The result of the whole situation wasn't as bad as I thought. I just wasn't allowed to go to LT without adult supervision. I was good with that though. We only smile at each other anyways. I thought as I flipped my hair in my head.

After that lecture and the curfew did I stop smiling at Avan? Nope. I smiled even brighter. And I sometimes manage to say hi. I know, I know. We need to take it down a notch. But this was love. I could and would not let anything get in the way.

We were together up until 8th grade. And during that time we had a conversation one. Can you believe I was brave enough to ask him how he was? And guess what's the best part.... Wait for it.... He asked it back.

Facebook wasn't enough for us as we grew older. I now had my phone so each Friday night one of us would buy talk time. It was always a group of us talking though.

I remember one night in particular I had to speak to him alone on the phone and I mean the crickets outside did most of the talking. Every sound of the night was heard, the silence was too awkward. We spoke for about 10 minutes that whole night. 2 minutes conversation every other 30 minutes. Yes. Think about that for a while.

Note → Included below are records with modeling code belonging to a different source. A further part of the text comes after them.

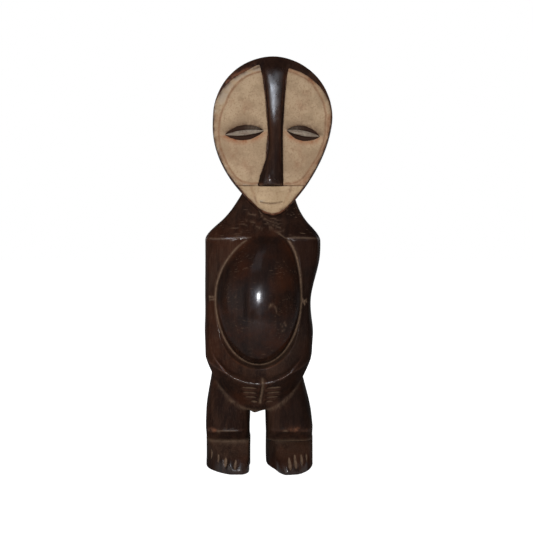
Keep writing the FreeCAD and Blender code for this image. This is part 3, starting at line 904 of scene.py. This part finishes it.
def make_clay(node, kind, side, material):
    """One piece of clay: a thin closed shell on the face, cut to the clay's ragged outline."""
    insets = {"cheek": lambda x, z: cheek_inset(side, x, z), "mouth": mouth_inset,
              "lid": lambda x, z: lid_inset(side, x, z)}
    low, high = (from_row(np.array(corner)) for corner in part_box(node))
    step = CLAY_STEP
    step *= 0.6 if kind == "lid" else 1.0
    xs = np.arange(low[0] - CLAY_MARGIN, high[0] + CLAY_MARGIN, step)
    zs = np.arange(low[2] - CLAY_MARGIN, high[2] + CLAY_MARGIN, step)
    x, z, inset, quads = cut_to_outline(xs, zs, ragged(insets[kind], kind, side))
    front = face_y(x, z) - clay_relief(kind, side, x, z, inset)
    back = face_y(x, z) + CLAY_BEHIND
    points = np.vstack([np.stack([x, front, z], 1), np.stack([x, back, z], 1)])
    count = len(x)
    faces = [tuple(q) for q in quads] + [tuple(q[::-1] + count) for q in quads]
    faces += [(b, a, a + count, b + count) for a, b in border(quads)]
    mesh = bpy.data.meshes.new(node)
    mesh.from_pydata(to_row(points).tolist(), [], faces)
    stains = clay_stains(kind, side, x, z)
    for name, values in zip(("brown", "orange", "pale"), stains):
        paint(mesh, name, np.concatenate([values, values]))
    return add_piece(node.replace("_clay", "_coat"), mesh, node, material)


# ---- materials ----

class Nodes:
    """Short calls for building one material's node tree."""

    def __init__(self, name):
        self.material = bpy.data.materials.new(name)
        self.material.use_nodes = True
        self.tree = self.material.node_tree
        self.shader = self.tree.nodes["Principled BSDF"]
        self.where = self.add("ShaderNodeTexCoord").outputs["Object"]

    def add(self, kind, **settings):
        node = self.tree.nodes.new(kind)
        for key, value in settings.items():
            setattr(node, key, value)
        return node

    def put(self, socket, value):
        if isinstance(value, bpy.types.NodeSocket):
            self.tree.links.new(value, socket)
        elif isinstance(value, tuple) and len(value) == 3 and socket.type == "RGBA":
            socket.default_value = (*value, 1.0)
        else:
            socket.default_value = value

    def stretched(self, x, y, z):
        node = self.add("ShaderNodeVectorMath", operation="MULTIPLY")
        self.put(node.inputs[0], self.where)
        node.inputs[1].default_value = (x, y, z)
        return node.outputs[0]

    def noise(self, scale, detail=3.0, rough=0.55, vector=None, warp=0.0):
        node = self.add("ShaderNodeTexNoise")
        self.put(node.inputs["Vector"], vector or self.where)
        node.inputs["Scale"].default_value = scale
        node.inputs["Detail"].default_value = detail
        node.inputs["Roughness"].default_value = rough
        node.inputs["Distortion"].default_value = warp
        return node.outputs["Fac"]

    def spread(self, value, low, high, to_low=0.0, to_high=1.0):
        node = self.add("ShaderNodeMapRange", interpolation_type="SMOOTHSTEP")
        for socket, given in zip(node.inputs, (value, low, high, to_low, to_high)):
            self.put(socket, given)
        return node.outputs[0]

    def math(self, operation, *values):
        node = self.add("ShaderNodeMath", operation=operation)
        for socket, value in zip(node.inputs, values):
            self.put(socket, value)
        return node.outputs[0]

    def times(self, a, b):
        return self.math("MULTIPLY", a, b)

    def most(self, a, b):
        return self.math("MAXIMUM", a, b)

    def mix(self, amount, a, b):
        node = self.add("ShaderNodeMix", data_type="RGBA")
        self.put(node.inputs[0], amount)
        self.put(node.inputs[6], a)
        self.put(node.inputs[7], b)
        return node.outputs[2]

    def stained(self, colour, tint, name, amount):
        """The colour, turned to tint where the paint of that name says."""
        return self.mix(self.times(self.painted(name), amount), colour, tint)

    def give(self, name, value):
        self.put(self.shader.inputs[name], value)

    def painted(self, name):
        return self.add("ShaderNodeAttribute", attribute_name=name).outputs["Fac"]

    def bump(self, height, distance, strength=1.0, under=None):
        node = self.add("ShaderNodeBump")
        node.inputs["Strength"].default_value = strength
        node.inputs["Distance"].default_value = distance
        self.put(node.inputs["Height"], height)
        if under:
            self.put(node.inputs["Normal"], under)
        return node.outputs[0]


def wood_material():
    """Dark waxed wood: reddish brown under a nearly black skin, paler where the knife cut last and along
    painted highlight lines on the shoulders' ridge and the knees' ledges, and darker with painted shade.
    """
    n = Nodes("dark_waxed_wood")
    along_grain = n.stretched(1.0, 1.0, 0.07)
    fibre = n.noise(900, 4, 0.6, along_grain, 0.4)
    bands = n.noise(110, 3, 0.5, along_grain, 0.6)
    scratches = wood_scratches(n)
    # Pale cut wood, with the painted highlight lines on the ridges.
    bare_and_highlight = n.times(n.painted("bare_and_highlight"), n.spread(n.noise(260, 3), 0.3, 0.6, 0.6, 1.0))
    bare_and_highlight = n.most(bare_and_highlight, n.times(scratches, 0.7))
    colour = skin_colour(n, fibre, bands)
    cut_wood = n.mix(n.noise(700, 2, 0.5, along_grain), CUT_WOOD, PALE_CUT_WOOD)
    colour = n.mix(bare_and_highlight, colour, cut_wood)
    colour = n.stained(colour, SOCKET_WOOD, "socket", 0.9)
    colour = n.stained(colour, CLAY_DUST, "dust", n.spread(fibre, 0.3, 0.7, 0.2, 0.8))
    n.give("Base Color", colour)
    polish_wood(n, bare_and_highlight)
    height = n.math("SUBTRACT", n.times(fibre, 0.6), n.times(scratches, 0.5))
    n.give("Normal", n.bump(height, 0.00018, 0.5, n.bump(bands, 0.0004, 0.35)))
    n.give("Coat Normal", n.bump(bands, 0.0003, 0.08))
    return n.material


def skin_colour(n, fibre, bands):
    """The stained skin: red showing through in patches, dusty, worn and earthy places, with painted
    shade in the hollows and on the shade() places.
    """
    colour = n.mix(n.spread(bands, 0.35, 0.7), BLACK_SKIN, BROWN_SKIN)
    redness = n.math("MULTIPLY_ADD", n.painted("dome"), 0.6, 0.4)
    redness = n.times(n.spread(n.noise(24, 3, 0.6), 0.42, 0.7), redness)
    colour = n.mix(redness, colour, RED_WOOD)
    colour = n.mix(n.times(n.spread(fibre, 0.45, 0.8), 0.35), colour, FIBRE)
    colour = n.stained(colour, FIBRE, "pale", n.spread(fibre, 0.35, 0.65, 0.25, 0.9))
    colour = n.stained(colour, WORN_WOOD, "worn", n.spread(n.noise(60, 3), 0.35, 0.65, 0.1, 0.7))
    colour = n.stained(colour, RUST, "earth", n.spread(n.noise(130, 3), 0.4, 0.6))
    colour = n.stained(colour, PAINTED_SHADE, "hollow_shade", 0.6)
    return n.stained(colour, PAINTED_SHADE, "shade", 0.6)


def polish_wood(n, bare_and_highlight):
    """A soft sheen on the belly, and wax, as a clear coat, where hands have rubbed the wood."""
    dome, shine = n.painted("dome"), n.painted("shine")
    gloss, glint = n.painted("gloss"), n.painted("glint")
    rough = n.spread(n.noise(70, 4, 0.6), 0.3, 0.7, 0.58, 0.74)
    n.give("Roughness", n.math("MULTIPLY_ADD", shine, -0.40, rough))
    n.give("Specular IOR Level", n.math("MULTIPLY_ADD", shine, 0.04, 0.02))
    n.give("Specular Tint", (0.72, 0.82, 1.0))
    wax = n.most(n.times(shine, 0.18), n.times(n.painted("worn"), 0.5))
    wax = n.most(wax, n.most(gloss, glint))
    dull = n.most(bare_and_highlight, n.painted("socket"))
    n.give("Coat Weight", n.times(wax, n.math("SUBTRACT", 1.0, dull)))
    coat_rough = n.spread(n.noise(85, 4, 0.6), 0.3, 0.7, 0.16, 0.28)
    smoother = n.math("MULTIPLY_ADD", dome, -0.4, n.math("MULTIPLY_ADD", gloss, 0.5, 1.0))
    n.give("Coat Roughness", n.times(coat_rough, smoother))
    raised_index = n.most(n.times(glint, 0.6), n.times(gloss, 0.55))
    n.give("Coat IOR", n.math("ADD", raised_index, 1.5))


def wood_scratches(n):
    """Short pale scratches, most of them on the neck and fewer on the belly."""
    total = None
    for angle, offset in ((12, 0.0), (-35, 0.31), (4, 0.57)):
        turned = n.add("ShaderNodeMapping")
        n.put(turned.inputs["Vector"], n.where)
        turned.inputs["Location"].default_value = (offset, 0, offset)
        turned.inputs["Rotation"].default_value = (0, math.radians(angle), 0)
        turned.inputs["Scale"].default_value = (0.10, 1.0, 1.0)
        streak = n.spread(n.noise(620, 1, 0.4, turned.outputs[0]), 0.66, 0.74)
        total = streak if total is None else n.most(total, streak)
    places = n.times(n.painted("neck"), 0.8)
    places = n.math("MULTIPLY_ADD", n.painted("dome"), 0.3, places)
    places = n.times(places, n.spread(n.noise(45, 2), 0.5, 0.62))
    return n.times(total, places)


def clay_material(name, colours):
    """Chalky clay rubbed on the wood: mottled, dirty and with painted shade, stained where the paint
    attributes say.
    """
    n = Nodes(name)
    base, light, dark = colours
    mottle = n.noise(60, 5, 0.62, warp=0.3)
    cloud = n.noise(17, 3, 0.6)
    speck = n.noise(520, 3, 0.6)
    breakup = n.spread(n.noise(240, 3), 0.3, 0.62, 0.5, 1.0)
    colour = n.mix(n.spread(mottle, 0.35, 0.68), base, light)
    colour = n.mix(n.times(n.spread(cloud, 0.5, 0.72), 0.4), colour, dark)
    colour = n.mix(n.times(n.spread(speck, 0.48, 0.7), 0.6), colour, dark)
    for name, tint in (("pale", CHALK), ("orange", RUST_ON_CLAY), ("brown", BROWN_DIRT_AND_SHADE)):
        colour = n.stained(colour, tint, name, breakup)
    n.give("Base Color", colour)
    n.give("Roughness", n.spread(speck, 0.3, 0.7, 0.74, 0.94))
    n.give("Specular IOR Level", 0.22)
    fine = n.bump(n.noise(1100, 3, 0.6), 0.0002, 0.5)
    n.give("Normal", n.bump(mottle, 0.0005, 0.5, fine))
    return n.material


# ---- stage ----

def make_floor():
    """A wide pale floor, bright enough to run into the background, with the figure's soft shadow."""
    mesh = bpy.data.meshes.new("floor")
    corners = [(x * FLOOR_HALF, y * FLOOR_HALF, 0) for x, y in ((-1, -1), (1, -1), (1, 1), (-1, 1))]
    mesh.from_pydata(corners, [], [(0, 1, 2, 3)])
    n = Nodes("pale_floor")
    n.give("Base Color", (0.8, 0.8, 0.8))
    n.give("Roughness", 0.9)
    n.give("Emission Color", WHITE)
    seen = n.add("ShaderNodeLightPath").outputs["Is Camera Ray"]
    away = n.add("ShaderNodeVectorMath", operation="LENGTH")
    n.put(away.inputs[0], n.where)
    glow = n.spread(away.outputs["Value"], 0.12, 0.8, 0.88, 1.0)
    n.give("Emission Strength", n.times(seen, glow))
    mesh.materials.append(n.material)
    floor = bpy.data.objects.new("floor", mesh)
    floor.location.z = FIGURE_LOW.z
    bpy.context.scene.collection.objects.link(floor)


def make_world():
    """White to the camera, and much dimmer as light on the figure."""
    world = bpy.data.worlds.new("studio")
    world.use_nodes = True
    tree = world.node_tree
    background = tree.nodes["Background"]
    seen = tree.nodes.new("ShaderNodeLightPath")
    strength = tree.nodes.new("ShaderNodeMapRange")
    strength.inputs["To Min"].default_value = WORLD_LIGHT
    strength.inputs["To Max"].default_value = 1.0
    tree.links.new(seen.outputs["Is Camera Ray"], strength.inputs["Value"])
    tree.links.new(strength.outputs[0], background.inputs["Strength"])
    background.inputs["Color"].default_value = (1, 1, 1, 1)
    bpy.context.scene.world = world


def make_lamp(name, place, size, power, colour, aim_z):
    """A rectangular lamp at a place in millimetres, turned to the torso's axis at a level."""
    data = bpy.data.lights.new(name, "AREA")
    data.shape = "RECTANGLE"
    data.size, data.size_y = size
    data.energy = power
    data.color = colour
    lamp = bpy.data.objects.new(name, data)
    lamp.location = to_row(np.array(place, float))
    aim = Vector(to_row(np.array([0.0, 0.0, aim_z])))
    lamp.rotation_euler = (aim - lamp.location).to_track_quat("-Z", "Y").to_euler()
    bpy.context.scene.collection.objects.link(lamp)


def make_camera():
    """The camera in front, a little above the figure's middle and tipped down slightly."""
    data = bpy.data.cameras.new("camera")
    data.sensor_width = CAMERA_SENSOR
    data.lens = CAMERA_LENS
    camera = bpy.data.objects.new("camera", data)
    camera.location = to_row(np.array(CAMERA_PLACE))
    camera.rotation_euler = (math.radians(90 - CAMERA_TIP), 0, 0)
    bpy.context.scene.collection.objects.link(camera)
    bpy.context.scene.camera = camera


def main():
    make_carving(wood_material())
    cheeks = clay_material("white_clay", CHEEK_CLAY)
    lids = clay_material("eyelid_clay", EYELID_CLAY)
    for side in ("right", "left"):
        make_clay(f"{side}_cheek_clay", "cheek", side, cheeks)
        make_clay(f"{side}_eyelid_clay", "lid", side, lids)
    make_clay("mouth_clay", "mouth", "", clay_material("mouth_clay", MOUTH_CLAY))
    make_floor()
    make_world()
    for name, settings in LAMPS.items():
        make_lamp(name, *settings)
    bpy.context.scene.view_settings.view_transform = "Standard"
    make_camera()


main()
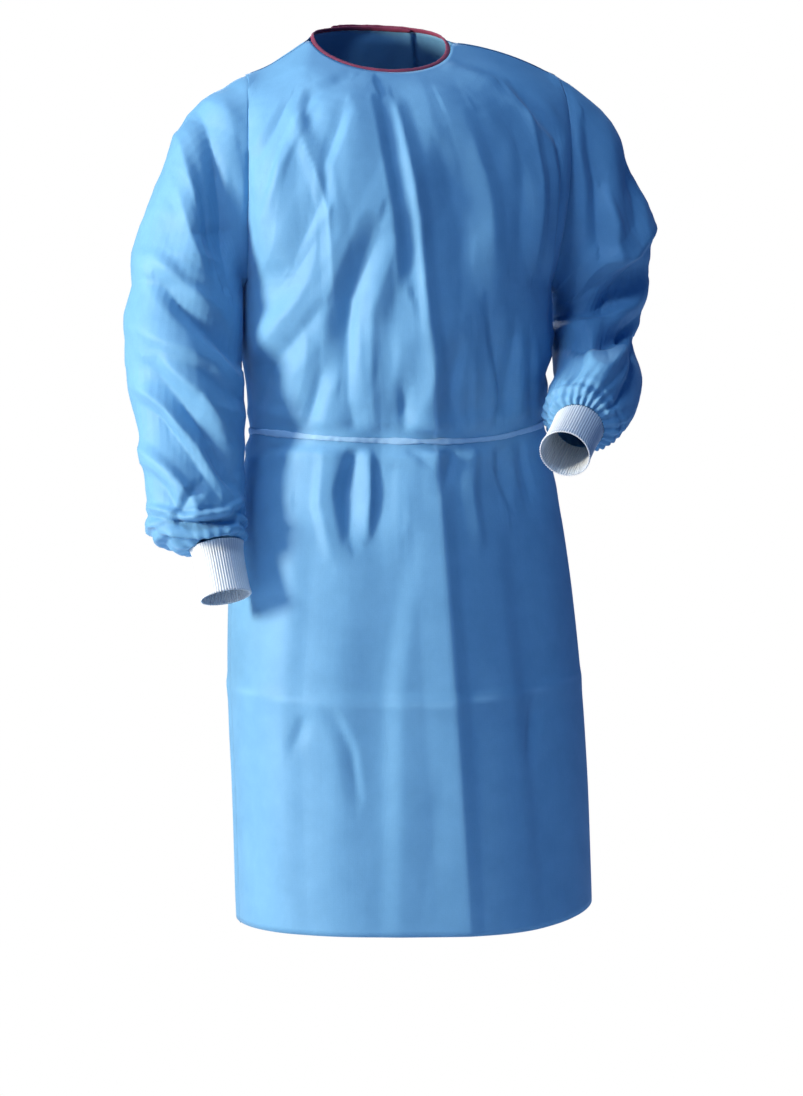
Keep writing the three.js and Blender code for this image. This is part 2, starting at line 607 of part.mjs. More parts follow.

We eventually broke up. This time it was an accident. Avan told me he didn't have a girlfriend and I thought he meant we weren't together anymore when he actually meant there was none other than me. I found out that's what he meant an argument later.

It was a good break though. Afterwards we became great friends. He dances so he has a popular crew now. He puts himself together well now. And he's a totally different person. Not the dork I once "loved".